Even in the Easter video I transcribed Sunday, you can see that some issues are not quite like the others. How we pronounce the Lord’s given name is not a fellowship deal-breaker for Christians who speak entirely different languages. At least, it should not be. Consider how the French pronounce ‘Notre-Dame’ [naw-tra dam] vs. how the name of the US college is pronounced [noh-ter daym]. The first is technically correct … if you’re actually French. The latter is perfectly acceptable for Anglos culturally and linguistically miles downstream from the original. In fact, when former president Barack Obama constantly provided us with “correct” pronunciations of foreign place names and concepts, all he managed to do was to come across as annoying and pedantic. The value of the “correction” he was providing to the nation was negligible. We are not Afghanis or Iranians, and we are not obligated to speak like them. For some of us, pronouncing certain common sounds in a foreign tongue may be literally impossible. I know the quickest way I ever found to give up oral French was working with a French translator. She found my attempts at mimicking her pronunciation hilarious and mocked me mercilessly.
Cease and Desist
Differences about cessationism? Sure, these are a little more serious, as we discussed Monday. If you’ve got it wrong, your practice of the faith may well be characterized by a fair bit of weirdness and obsession with the supernatural, and some or all of these experiences are bound to be either fake or imaginary. Yet that very strangeness and spectacle found primarily in Charismatic congregations may also draw certain needy, hyper-emotional types to Christ who might never come to him through an intellectual presentation of scripture. If their faith is genuinely in him and they continue in his word, am I going to worry myself that they got saved through less-than-perfect Christian testimony? Probably not. They are still in a much, much better place spiritually than they might have been otherwise. Likewise, the Presbyterian’s apparent pride in his “superior theology” will probably hinder his maturity and his fellowship with the Lord, and likely mar his testimony to the world. It is a sin. However, I don’t believe it necessarily negates his faith. Like all of us, he has somewhat to learn …

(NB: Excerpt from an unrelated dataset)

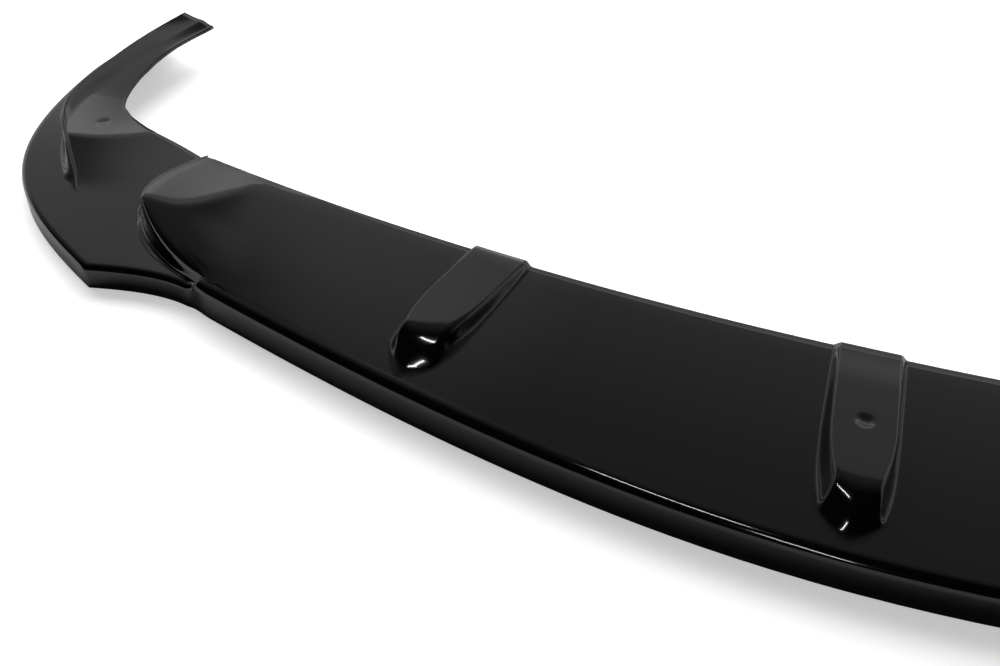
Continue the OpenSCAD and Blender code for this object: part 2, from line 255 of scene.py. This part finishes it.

Then there are real divisions, differences that matter in ways that distinguish the saved from the unsaved. If the United Methodist in the video is really inclined to “partner with anybody” in the sense implied, he is probably an idol worshiper at heart. That is to say, that he has another “god” before the Lord Jesus: his own feminized identity. No man can serve two masters. Such a man is not a follower of Christ. He cannot be, unless, like the rich young ruler, he does what he has been commanded first and gives up the object of his affections for good.
Differences and Commonalities
In fact, despite the theological and practical differences apparent in the characters played in the video, their exchange is characterized by a genial undertone often apparent in believers of goodwill who disagree about the interpretation and application of the scripture. They are not exactly coming to blows.
Despite our differences, in most cases we Christians from different denominations and backgrounds still have more in common than issues about which we differ. Can we have fellowship with all in every area? Perhaps not. But let us have it where we can.